After the storm, there were allegations that people in the affected areas were not warned quickly enough. With cell broadcasting, a message is sent to all cell phone users who are currently in the radio cell in question. Unlike a personal SMS, Cell Broadcast sends the message like a radio signal – anyone who is within range of the cell and has a switched on cell phone receives the message.

In principle, the system is based on the common mobile radio standards and has long been used in some European countries – for example in the Netherlands. But it cannot simply be switched on now. Before a nationwide deployment, common interfaces and the legal framework must be defined. Then network operators can implement this in their infrastructure. If the federal government creates a legal basis by the time of the election, industry representatives consider the introduction by next summer to be at least realistic.

In the EU, all member states must have set up a warning system by summer 2022 in which “the providers of mobile number-based interpersonal communication services send public warnings to end users”. It may be attributed to technology neutrality that the EU Commission does not directly write “Cell Broadcasting” in the directive.
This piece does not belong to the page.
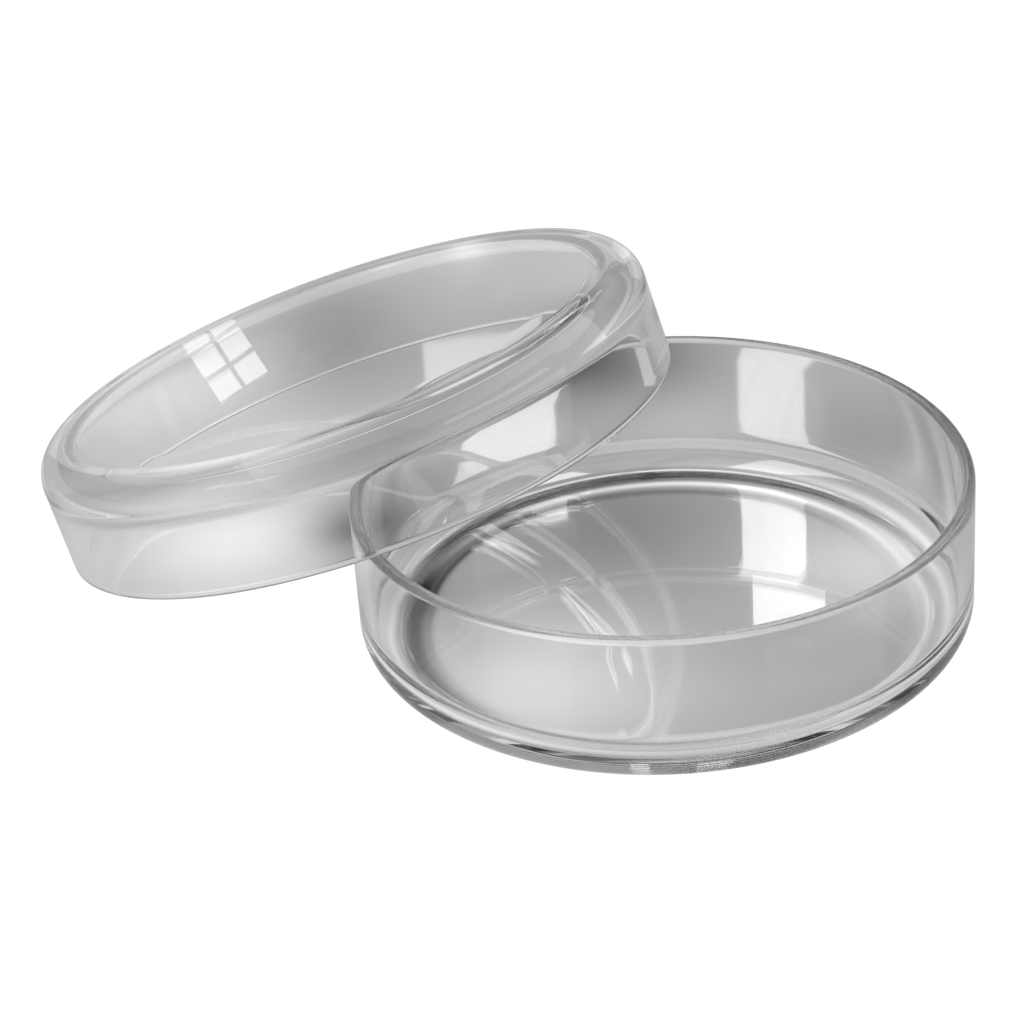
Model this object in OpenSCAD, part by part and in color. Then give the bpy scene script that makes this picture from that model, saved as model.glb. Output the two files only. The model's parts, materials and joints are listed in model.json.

The fact that in the following paragraph she left a back door open for comparable systems via app is likely to have happened at the instigation of the federal government.

Because Germany prefers to maintain its own infrastructure with the modular warning system of the Federal Office for Civil Protection and Disaster Aid (BBK) and apps such as Katwarn or NINA. The system proved to be unreliable not only during the nationwide test alarm last year, but also during the flood disaster.

In the middle of the week, Seehofer said that the BBK had already commissioned a feasibility study in spring to warn by cell broadcasting. Its President Armin Schuster assumes that the result expected before the general election will be positive. Why a feasibility study is still needed for a system that is defined as part of a global mobile communications standard and is already being used successfully in several countries will probably remain the federal government’s secret.